But when he does rehearse he can create wonderful original tunes, like this Robyn Hitchcock-like gem:

"In The Evil Castle" - still just accordian, but with overdubbed vocals this time.

Thanks to the essential Radio Clash podcast for the tip. The latest episode of RadioClash is an all-outsider music marathon, by the way.

Tuesday, January 31, 2006

DISNEY DOES DEVO...

...Or is Devo doing Disney? Devo, one of the greatest, most influential bands of the original punk era, made a career out of weirdness, but this is pretty insane, even for them: producing a group called Devo2.0 for Disney who are children, ages 10-13, performing old Devo classics. The five-piece co-ed combo, hand-picked by the Spuds themselves, clad in Devo's trademark energy domes (do NOT call them "flowerpot hats" thankyouverymuch) received instrumental assistance from Devo on the album, but will be playing their own instruments when they hit a shopping mall near you. This is either the most brilliantly subversive or depressingly corporate thing Devo has ever done.

Disney has plans for kiddie versions of other classic band line-ups - coming soon, The Go-Gos.

Release date: March 14, 2006. Sound clips on the Disney website. So if you've ever wanted to hear a 12-year-old girl sing about her "uncontrollable urge," now's your big chance.

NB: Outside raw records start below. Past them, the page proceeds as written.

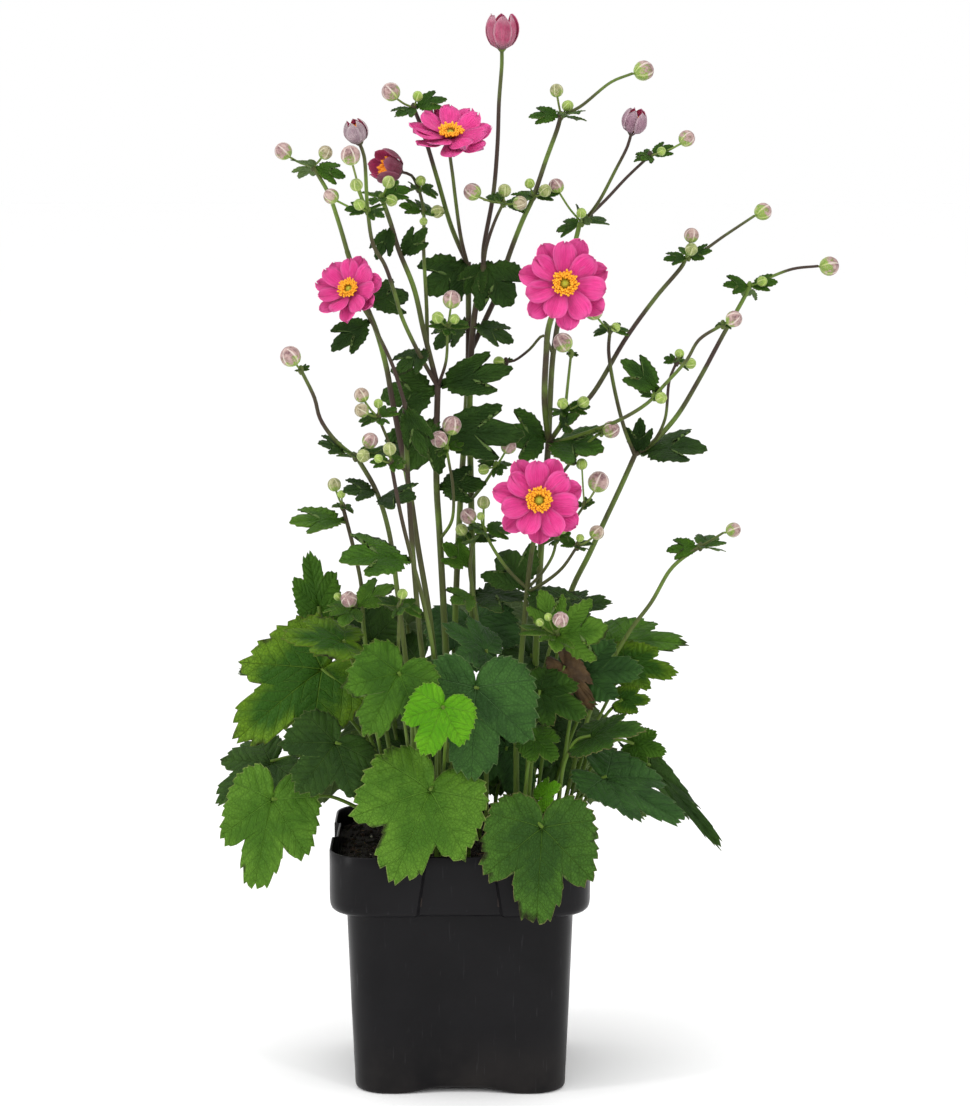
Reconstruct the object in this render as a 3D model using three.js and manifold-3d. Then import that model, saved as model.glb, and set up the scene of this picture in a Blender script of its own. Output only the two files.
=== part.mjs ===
// A potted japanese anemone: a square nursery pot, its soil, fifteen flowering stems, eight blooms
// and the basal leaves. Millimetres, +Z up, front facing -Y, origin at the middle of the pot's
// underside.
import * as THREE from 'three';
import { mergeVertices } from 'three/addons/utils/BufferGeometryUtils.js';
import Module from 'manifold-3d';

const wasm = await Module();
wasm.setup();

// Pot
const potHeight = 178;
const collarBottom = 134;
const collarHalf = 93.5;
const bodyTopHalf = 81.5;
const bodyBottomHalf = 76;
const potCorner = 30;
const wall = 1.6;
const floorThickness = 2.4;
const collarInset = 3.5;
const bodyInset = 4;
const insetHalfWidth = 26;
const footArch = 4;
const drainRadius = 5;
const drainSpacing = 38;

// Soil
const soilTop = 165;
const soilGap = 0.4;
const holeDepth = 18;
const holeGap = 0.6;

// Plant
const bladeThickness = 0.9;
const petalThickness = 0.8;
const pedicelRadius = 0.95;
const budSides = 4;
const knobRadius = 2.9;
const smallestWhorl = 11;
const bractLift = 0.35;
const bractOutline = [[0, 0], [0.3, -0.34], [0.62, -0.5], [1, 0], [0.62, 0.5], [0.3, 0.34]];
const stemLeafDroop = 0.2;
const stemLeafOutline = [[0, 0], [0.16, -0.14], [0.34, -0.46], [0.62, -0.5], [0.58, -0.22], [0.84, -0.24],
  [1, 0], [0.84, 0.24], [0.58, 0.22], [0.62, 0.5], [0.34, 0.46], [0.16, 0.14]];
const lobePoints = [[0, 1], [13, 0.84], [30, 0.6], [51, 0.86], [77, 0.68], [103, 0.62], [129, 0.54],
  [154, 0.36], [180, 0.1]];
const leafTeeth = 14;
const toothDepth = 0.07;
const leafSpan = 1.4;
const leafDroop = 0.1;
const leafMiddle = 0.3;
const leafStalkRadius = 1.5;
const mainStalkFacets = [4, 43];
const branchFacets = [3, 32];
const leafStalkFacets = [3, 36];
const receptacleDepth = 5;
const seatGap = 0.35;
const petalsPerLayer = 7;
const petalRoot = 2.4;
const petalRise = 0.14;
const petalTwist = 0.24;
const petalRows = [[0.38, 0.27], [0.84, 0.27]];
const stamenCount = 10;
const cupPetalCount = 6;
const cupPetalSpread = 1.1;
const cupRows = [[0.38, 0.52], [0.8, 0.5]];

// The stems and leaves are placed as they are seen from the front. A place is [x, depth, height]: x
// and height are read on the upright plane through the pot's middle, and the point then lies on the
// line of sight through it, at its depth in front of (-) or behind (+) that plane.
const viewpoint = new THREE.Vector3(18, -2600, 754);
const leafForward = [0, -1, 0.35];
const leafUpward = [0, -0.45, 0.9];
const leafBackLeft = [-0.5, 0.8, 0.5];
const leafBack = [-0.1, 1, 0.45];
const leafBackRight = [0.5, 0.75, 0.5];

// Where the blooms sit on their stalks, and the way each faces
const seatTop = [-7, -11, 679];
const facingTop = [0.03, -0.55, 0.83];
const seatLeft = [-77, -38, 571];
const facingLeft = [-0.3, -0.82, 0.48];
const seatRight = [75, -43, 577];
const facingRight = [0.02, -0.97, 0.22];
const seatFront = [57, -61, 420];
const facingFront = [0.0, -0.96, 0.28];
const seatTall = [30, 20, 743];
const facingTall = [0, -0.12, 1];
const seatDark = [-41, 2, 658];
const facingDark = [-0.78, -0.5, 0.3];
const seatPaleLeft = [-71, -66, 677];
const facingPaleLeft = [-0.3, -0.3, 0.9];
const seatPaleRight = [122, 17, 684];
const facingPaleRight = [0.25, -0.25, 0.9];

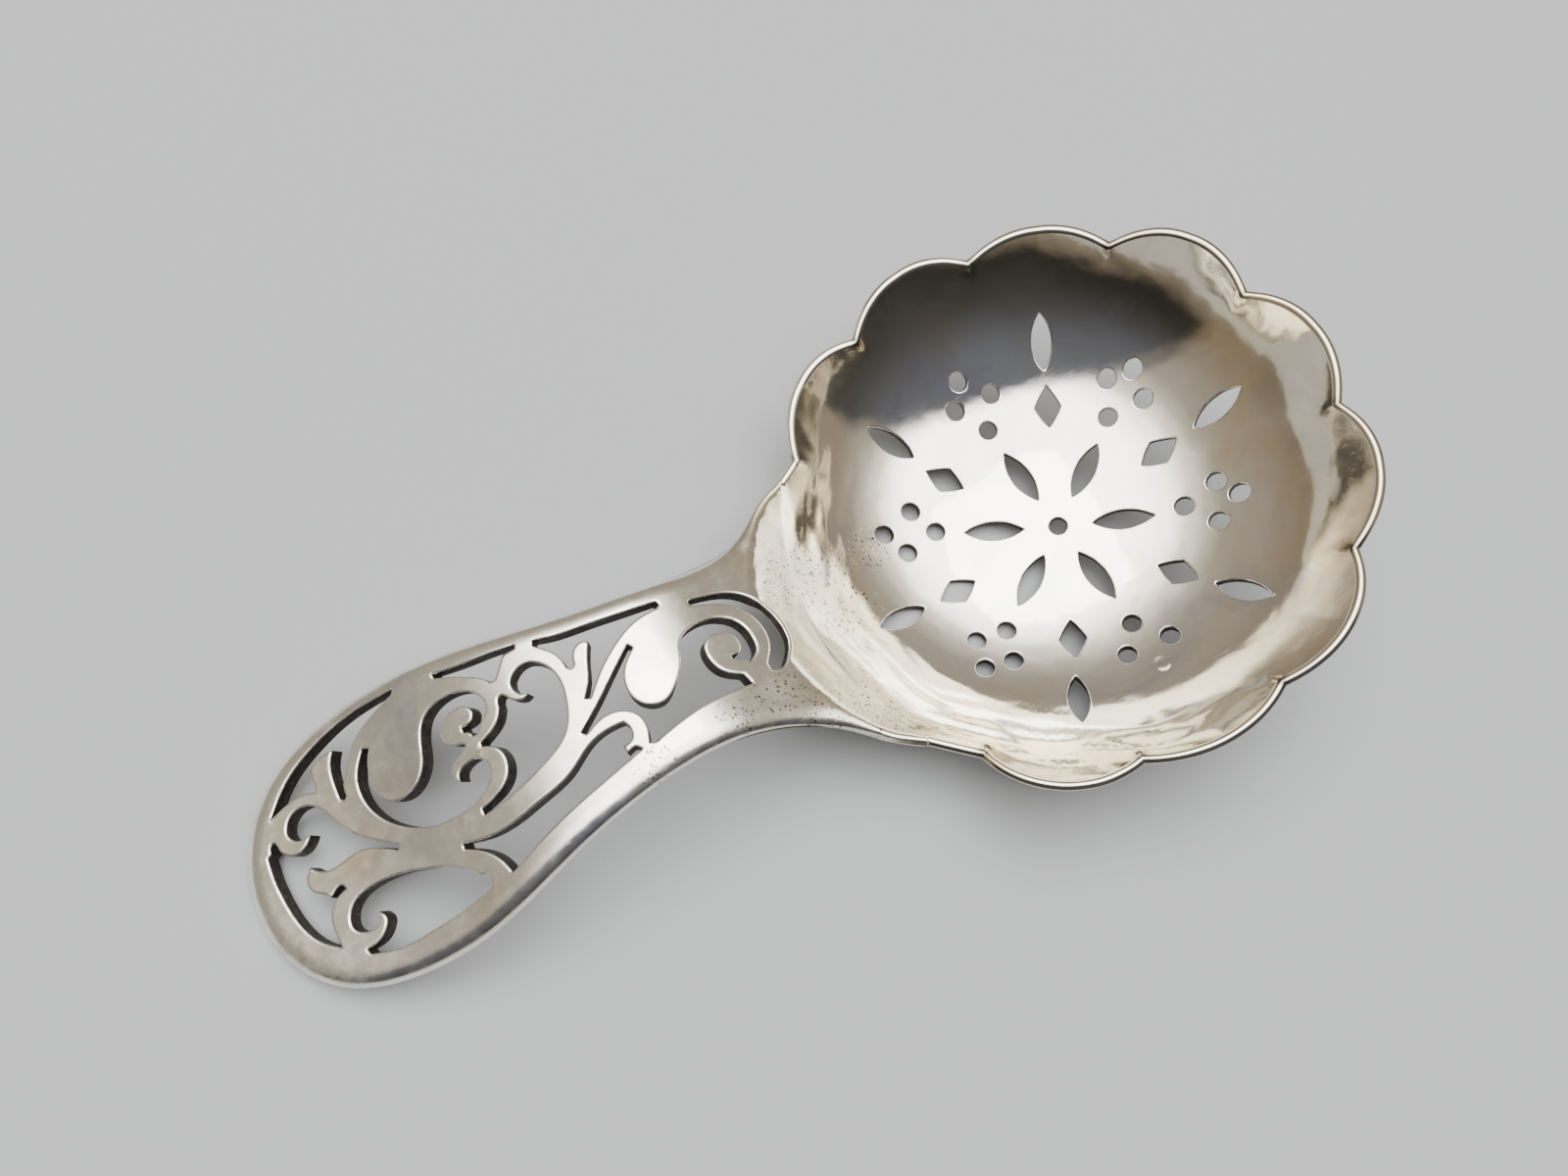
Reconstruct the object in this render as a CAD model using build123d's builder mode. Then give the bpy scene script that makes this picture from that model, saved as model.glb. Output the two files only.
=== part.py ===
"""Pierced sifter spoon: a scalloped dish with a pierced floor and an openwork handle.

The shape is drawn in the dish's own frame (millimetres): the dish axis is Z, the inside of the
dish's floor is at the origin, and the handle runs along -X. At the end everything is tipped
into its resting pose, with the underside of the dish and the handle's tip on the plane Z = 0.
"""
import os
from math import cos, exp, hypot, log, radians, sin, sqrt

from build123d import *

os.makedirs("parts", exist_ok=True)

# ---- dish ---------------------------------------------------------------------------------
NOTCH_R = 30.0            # radius of the dish at the notches between the lobes
LOBE_CROWNS = (32.2, 31.2, 31.65, 31.7, 31.6, 31.85, 31.3, 31.75, 31.8)  # filed by hand
LOBES = len(LOBE_CROWNS)
LOBE_PITCH = 30.87        # degrees from notch to notch; the handle takes the rest
LOBES_TURN = 2.0          # the hand-cut scallops sit a little off the handle's axis
DISH_SQUARE = 0.0059      # inner profile: height = DISH_SQUARE r^2 + DISH_FOURTH r^4
DISH_FOURTH = 9.37e-6
SHEET = 1.0               # thickness of the dish
JOINT_R = 31.0            # the handle's root meets the dish on this circle
JOINT_Y = 16.9            # half-width of the joint
NOTCH_CUT = 0.35          # radius of the small nick at the bottom of each notch

# ---- pierced floor ------------------------------------------------------------------------
PETALS = 6                # slots of each kind in the rosette
ROSETTE_TURN = 4.0        # the rosette is turned by this much from the handle's axis
ROUND_HOLE_R = 1.08
INNER_SLOT = (4.0, 11.05, 2.35)      # start radius, end radius, width
OUTER_SLOT = (18.85, 24.6, 2.35)
# sawn diamonds: radius and angle of each one's middle
DIAMONDS = [
    (14.35, 5.2), (14.65, 63.4), (14.5, 126.6), (14.4, 184.8), (14.2, 245.0), (14.7, 303.9),
]
DIAMOND_LONG = 4.8
DIAMOND_WIDE = 3.1
DIAMOND_BOW = 0.09        # how far each side bows out, as a share of its distance from the middle
# round holes drilled by eye, in six clusters: one towards the middle, two abreast, one outside
DRILLED = [
    (-1.0, 14.4), (-3.3, 18.15), (1.45, 17.9), (-1.3, 20.8),
    (11.8, 8.2), (13.9, 12.0), (16.1, 7.6), (16.8, 11.1),
    (13.1, -5.85), (15.0, -9.6), (17.3, -5.5), (18.4, -8.2),
    (0.55, -14.7), (-2.0, -17.7), (3.1, -18.2),
    (-11.95, -8.2), (-15.6, -7.7), (-13.2, -11.9), (-16.5, -11.2),
    (-12.9, 6.55), (-14.3, 10.0), (-17.15, 5.6), (-18.5, 8.7),
]
BLIND_HOLE = (0.45, -20.6)           # the one hole that was only started
BLIND_DEPTH = 0.35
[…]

Thursday, January 26, 2006

ROLLER-SKATING, BIRD-PUNCHING THEREMINIST

Pamelia Kurstin plays the theremin. But she doesn't just flail around and make wacky noises. Armed with delay foot pedals, she performs stunning solo theremin improvisations similiar to what Robert Fripp did on guitar-and-tape-effects "Frippertronics" recordings like "Let the Power Fall." She used to perform with her then-husband as The Kurstins, a Moog-theremin-drums trio, who I saw perform in 1998 at a tribute to the man who built her "ax" - Bob Moog himself, who gave a nice talk. I shook his hand that night. Anyway.
In case you didn't catch her in-studio performance yesterday on Irwin's WFMU show, check out this nine-plus minute:

Improvisation

Irwin played records as well, such as Led Zep's "Immigrant Song," and two Beach Boys tunes while Pamelia improvised over them, displaying a keen sense of pitch on her notoriously difficult instrument:

God Only Knows

I don't know what that bird-punching business means, though. That's just what her website says.

Tuesday, January 24, 2006

AUCTION ROCK

What's the fastest, most energetic music you've ever heard? Ivo Papasov's Bulgarian wedding music? Napalm Death's speed-metal? Yeah, well then you've never heard that pride of American folklore, the auctioneer. Technically, he's not a musician or singer - he has a job to do, and that's sell things at an auction. A real auction, not this eBay jazz. And we're not talking snooty silent city auctions either. Country auctioneers that sell produce, farm equipment, family estates, or, in today's case, livestock. I attended one auction in rural Colorado that sold anything that wasn't bolted down. The guy I saw there was good, but today we're celebrating the champs - the winners of the Livestock Marketing Association's annual World Livestock Auctioneer Championship. You can buy CDs and DVDs of entire shows, or just listen to mp3s of champs like 1964's

Cecil Ward - If you think this guy's insane, brace yourself for 2000's

Max Olvera - All acapella performances. Who's up for doing a remix?

Sunday, January 22, 2006

SHRIMP ATTACK!

Don't be alarmed: Shrimp Attack is simply the name of a Stuart Hyatt's music and visual art project in collaboration with developmentally disabled youngsters from Florida's Eckerd College Ransom Arts Center. As many as fifty people are part of this collective - artists and musicians as well as the students, who write and sing their own lyrics, which range from the positive ("I'm Okay") to the Halloween-worthy "House of Dead Bodies." Unlike other similar projects like The Kids of Widney High or the How's Your News gang, the "special music" from these "special kids" is, well, more musical, with the vox/lyrics almost taking a backseat to the tunes. Which, as in the case of today's mp3, are very tuneful indeed:

Shrimp Attack: "Good"

Thursday, January 19, 2006

LENNON GOES LOCO

From Venezuela comes "Cachicamo con Caspa y Leiko el perro de la IIIII dimension", which I believe translates to "Cachicamo with Caspa and Leiko the dog of the fifth dimension." The Fifth Dimension? The '60s group that did "Up Up and Away?" Nope, these nuts do off-kilter piano merengue versions of well known Latin-American tunes, and a few internationaly known ones like John Lennon's

"Imagine"

You can download the entire album here. Limp Bizkit and Sublime also get the treatment. Ay yi yi!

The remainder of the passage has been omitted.